- _Directive_
Reproduce all records verbatim.

- _Available data_
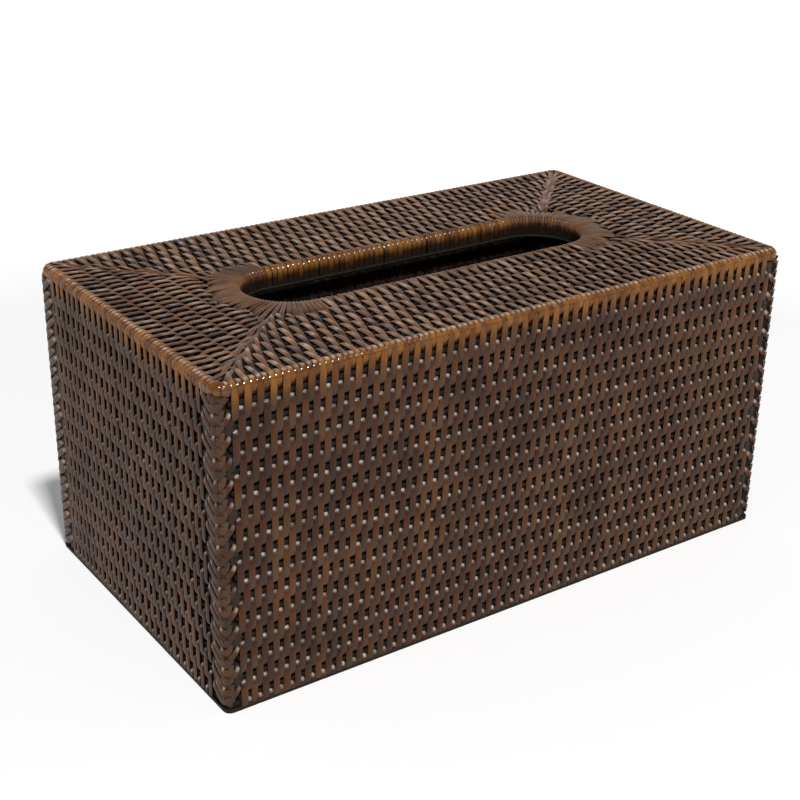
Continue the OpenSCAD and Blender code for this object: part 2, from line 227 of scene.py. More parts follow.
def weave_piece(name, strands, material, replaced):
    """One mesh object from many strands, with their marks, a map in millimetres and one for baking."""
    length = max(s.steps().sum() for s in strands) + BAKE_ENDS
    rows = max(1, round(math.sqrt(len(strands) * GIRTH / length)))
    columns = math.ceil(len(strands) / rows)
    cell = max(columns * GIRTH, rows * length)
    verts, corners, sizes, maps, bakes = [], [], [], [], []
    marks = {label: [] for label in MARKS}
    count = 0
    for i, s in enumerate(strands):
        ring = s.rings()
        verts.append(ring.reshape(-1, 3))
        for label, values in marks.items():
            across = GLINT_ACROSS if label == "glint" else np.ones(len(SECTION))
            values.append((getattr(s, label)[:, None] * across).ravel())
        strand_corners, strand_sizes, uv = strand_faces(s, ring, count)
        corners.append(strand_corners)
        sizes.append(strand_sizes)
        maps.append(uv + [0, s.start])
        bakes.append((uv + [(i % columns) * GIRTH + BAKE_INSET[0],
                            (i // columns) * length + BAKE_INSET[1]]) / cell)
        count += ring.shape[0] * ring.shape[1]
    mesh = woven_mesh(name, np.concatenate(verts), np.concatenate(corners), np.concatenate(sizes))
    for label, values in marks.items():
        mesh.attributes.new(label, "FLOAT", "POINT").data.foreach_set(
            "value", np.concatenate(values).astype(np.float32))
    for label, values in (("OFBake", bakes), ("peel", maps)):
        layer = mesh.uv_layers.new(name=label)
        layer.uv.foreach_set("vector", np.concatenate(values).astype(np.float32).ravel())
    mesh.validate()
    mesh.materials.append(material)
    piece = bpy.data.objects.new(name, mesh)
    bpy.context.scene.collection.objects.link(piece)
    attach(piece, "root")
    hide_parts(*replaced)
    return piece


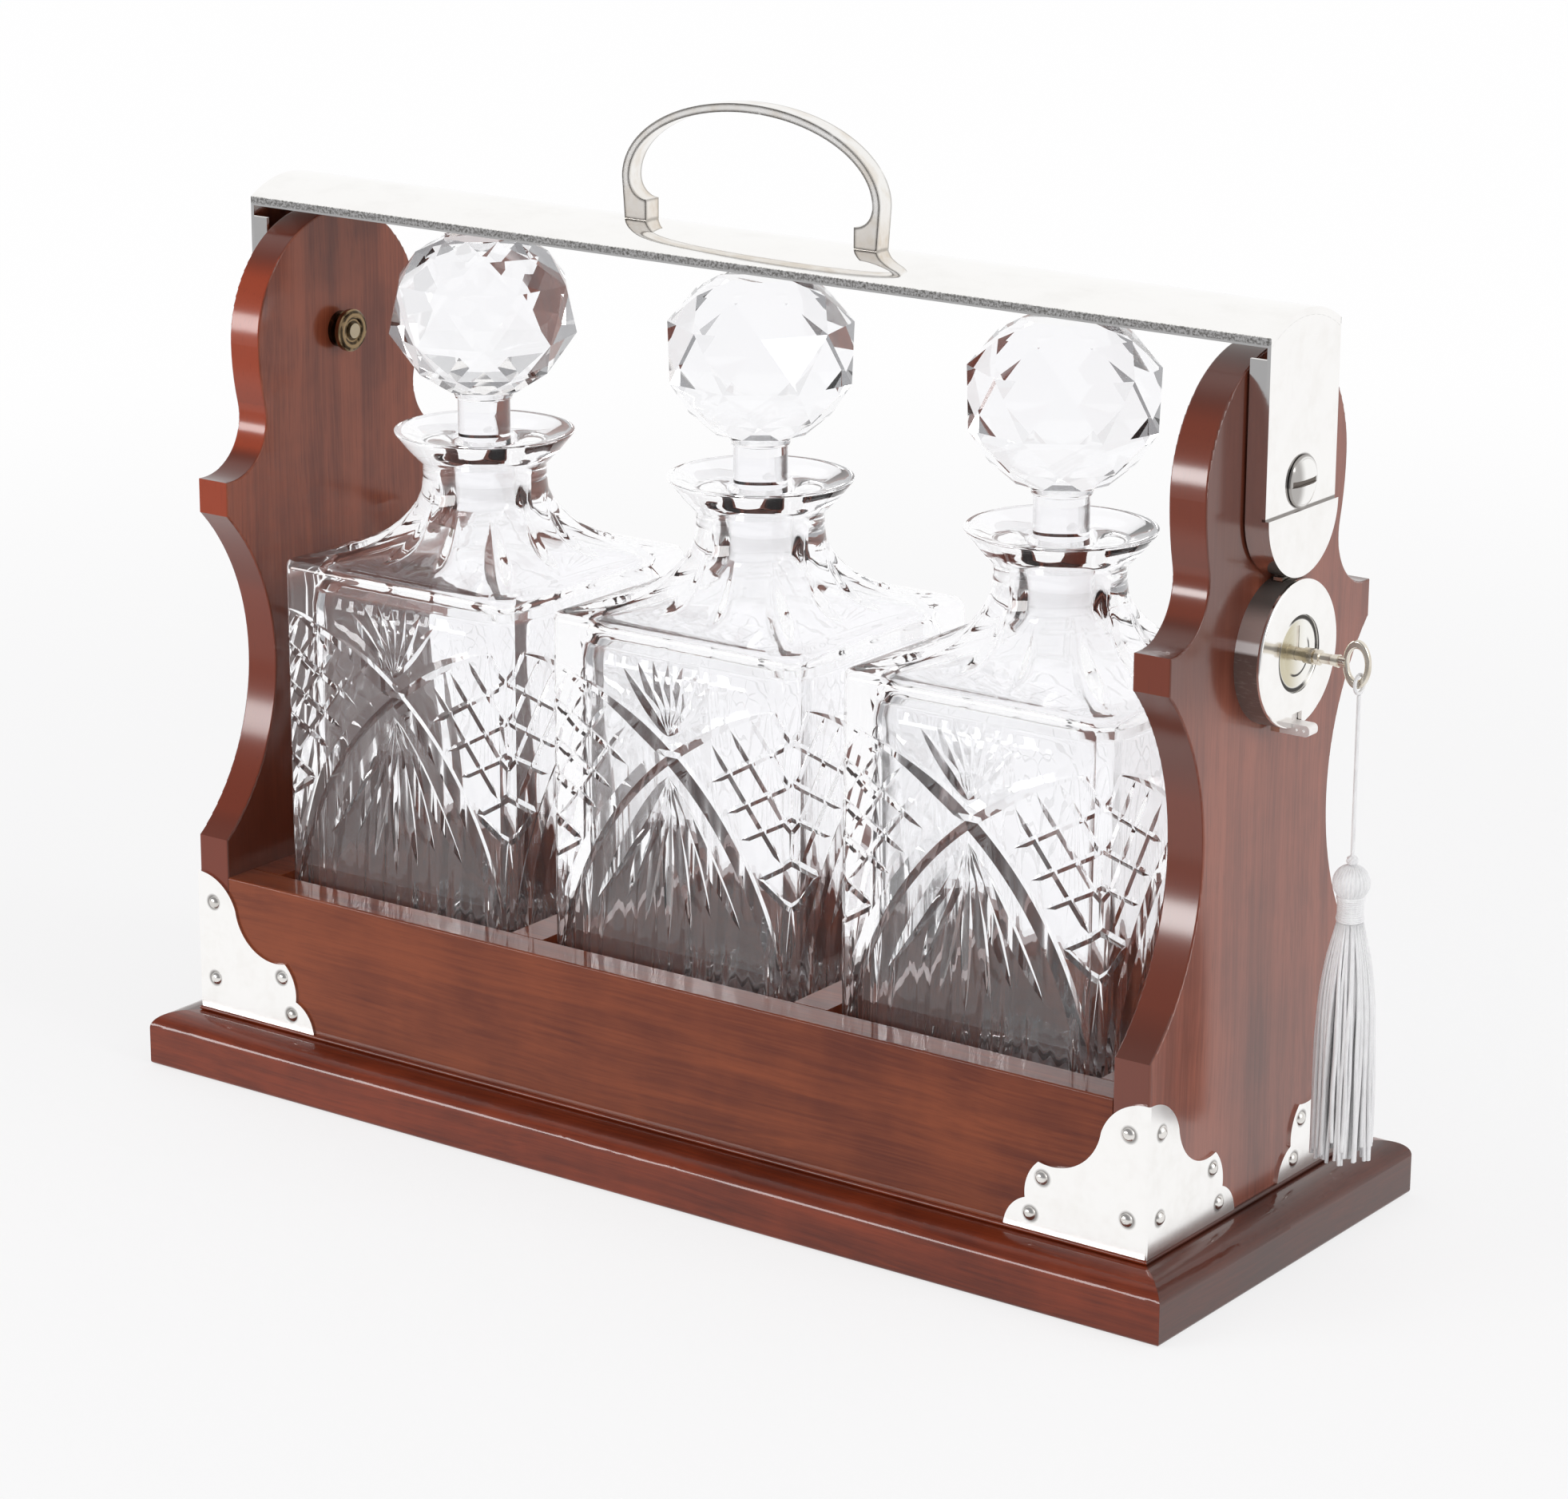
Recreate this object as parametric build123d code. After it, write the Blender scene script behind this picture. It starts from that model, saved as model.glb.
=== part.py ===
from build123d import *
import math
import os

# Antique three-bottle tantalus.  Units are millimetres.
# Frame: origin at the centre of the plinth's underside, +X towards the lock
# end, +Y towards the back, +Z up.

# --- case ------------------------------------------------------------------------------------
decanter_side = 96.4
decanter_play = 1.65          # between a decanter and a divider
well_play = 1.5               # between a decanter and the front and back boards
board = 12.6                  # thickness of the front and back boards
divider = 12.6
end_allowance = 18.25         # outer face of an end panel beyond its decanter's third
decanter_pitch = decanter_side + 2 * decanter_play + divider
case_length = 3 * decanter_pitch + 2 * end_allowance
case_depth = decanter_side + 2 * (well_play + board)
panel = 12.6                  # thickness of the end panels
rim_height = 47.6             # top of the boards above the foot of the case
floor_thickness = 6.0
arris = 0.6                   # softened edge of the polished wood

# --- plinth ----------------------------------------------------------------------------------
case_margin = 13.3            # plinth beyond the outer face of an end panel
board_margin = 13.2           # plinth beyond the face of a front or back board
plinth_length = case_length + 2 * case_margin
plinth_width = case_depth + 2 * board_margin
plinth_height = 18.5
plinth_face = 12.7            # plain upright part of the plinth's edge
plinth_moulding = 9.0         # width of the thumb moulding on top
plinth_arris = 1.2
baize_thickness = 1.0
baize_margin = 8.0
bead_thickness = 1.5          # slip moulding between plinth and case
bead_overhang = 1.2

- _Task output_
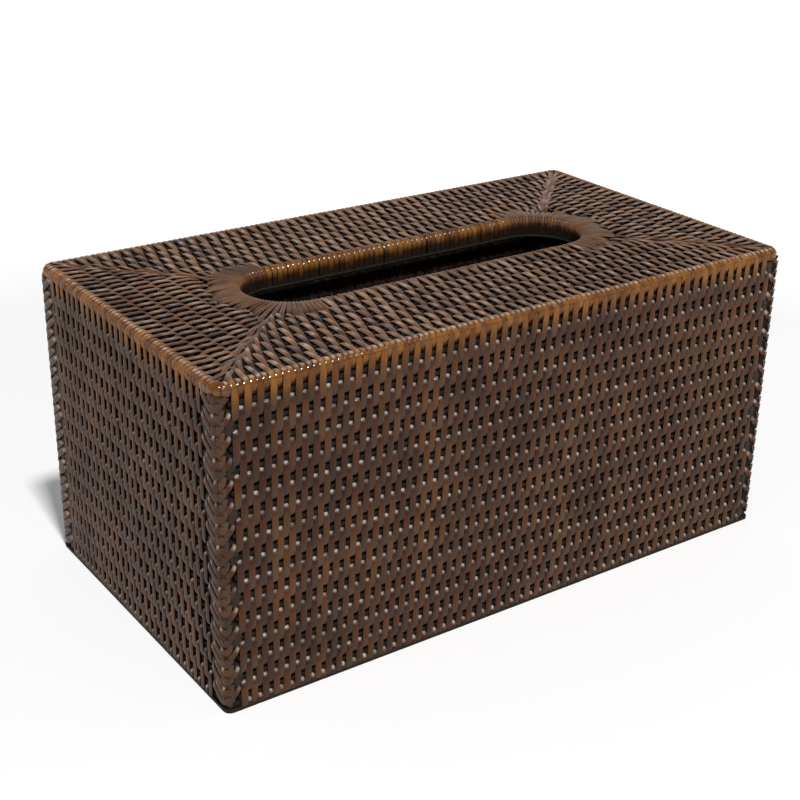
Continue the OpenSCAD and Blender code for this object: part 2, from line 227 of scene.py. More parts follow.
def weave_piece(name, strands, material, replaced):
    """One mesh object from many strands, with their marks, a map in millimetres and one for baking."""
    length = max(s.steps().sum() for s in strands) + BAKE_ENDS
    rows = max(1, round(math.sqrt(len(strands) * GIRTH / length)))
    columns = math.ceil(len(strands) / rows)
    cell = max(columns * GIRTH, rows * length)
    verts, corners, sizes, maps, bakes = [], [], [], [], []
    marks = {label: [] for label in MARKS}
    count = 0
    for i, s in enumerate(strands):
        ring = s.rings()
        verts.append(ring.reshape(-1, 3))
        for label, values in marks.items():
            across = GLINT_ACROSS if label == "glint" else np.ones(len(SECTION))
            values.append((getattr(s, label)[:, None] * across).ravel())
        strand_corners, strand_sizes, uv = strand_faces(s, ring, count)
        corners.append(strand_corners)
        sizes.append(strand_sizes)
        maps.append(uv + [0, s.start])
        bakes.append((uv + [(i % columns) * GIRTH + BAKE_INSET[0],
                            (i // columns) * length + BAKE_INSET[1]]) / cell)
        count += ring.shape[0] * ring.shape[1]
    mesh = woven_mesh(name, np.concatenate(verts), np.concatenate(corners), np.concatenate(sizes))
    for label, values in marks.items():
        mesh.attributes.new(label, "FLOAT", "POINT").data.foreach_set(
            "value", np.concatenate(values).astype(np.float32))
    for label, values in (("OFBake", bakes), ("peel", maps)):
        layer = mesh.uv_layers.new(name=label)
        layer.uv.foreach_set("vector", np.concatenate(values).astype(np.float32).ravel())
    mesh.validate()
    mesh.materials.append(material)
    piece = bpy.data.objects.new(name, mesh)
    bpy.context.scene.collection.objects.link(piece)
    attach(piece, "root")
    hide_parts(*replaced)
    return piece


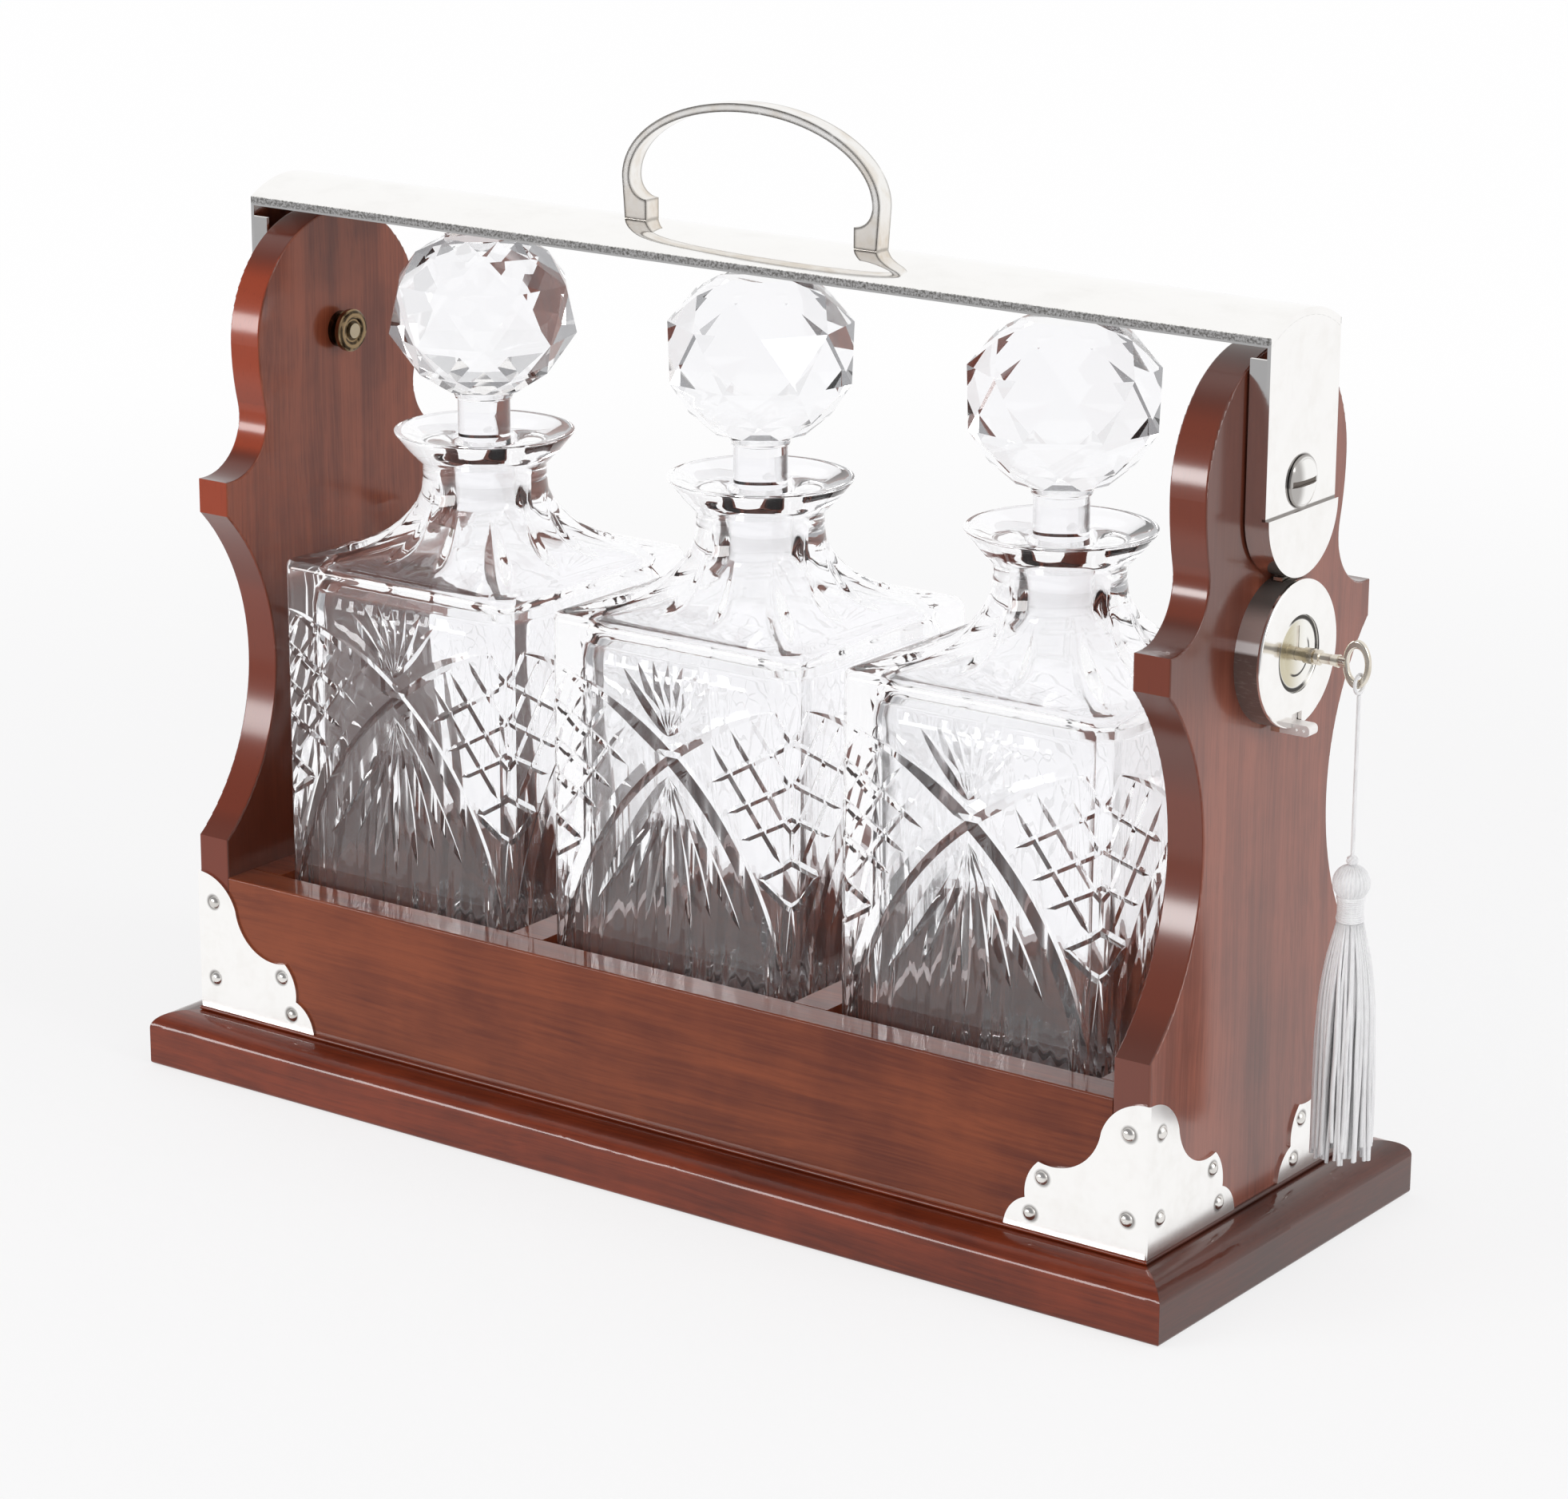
Recreate this object as parametric build123d code. After it, write the Blender scene script behind this picture. It starts from that model, saved as model.glb.
=== part.py ===
from build123d import *
import math
import os

# Antique three-bottle tantalus.  Units are millimetres.
# Frame: origin at the centre of the plinth's underside, +X towards the lock
# end, +Y towards the back, +Z up.

# --- case ------------------------------------------------------------------------------------
decanter_side = 96.4
decanter_play = 1.65          # between a decanter and a divider
well_play = 1.5               # between a decanter and the front and back boards
board = 12.6                  # thickness of the front and back boards
divider = 12.6
end_allowance = 18.25         # outer face of an end panel beyond its decanter's third
decanter_pitch = decanter_side + 2 * decanter_play + divider
case_length = 3 * decanter_pitch + 2 * end_allowance
case_depth = decanter_side + 2 * (well_play + board)
panel = 12.6                  # thickness of the end panels
rim_height = 47.6             # top of the boards above the foot of the case
floor_thickness = 6.0
arris = 0.6                   # softened edge of the polished wood

# --- plinth ----------------------------------------------------------------------------------
case_margin = 13.3            # plinth beyond the outer face of an end panel
board_margin = 13.2           # plinth beyond the face of a front or back board
plinth_length = case_length + 2 * case_margin
plinth_width = case_depth + 2 * board_margin
plinth_height = 18.5
plinth_face = 12.7            # plain upright part of the plinth's edge
plinth_moulding = 9.0         # width of the thumb moulding on top
plinth_arris = 1.2
baize_thickness = 1.0
baize_margin = 8.0
bead_thickness = 1.5          # slip moulding between plinth and case
bead_overhang = 1.2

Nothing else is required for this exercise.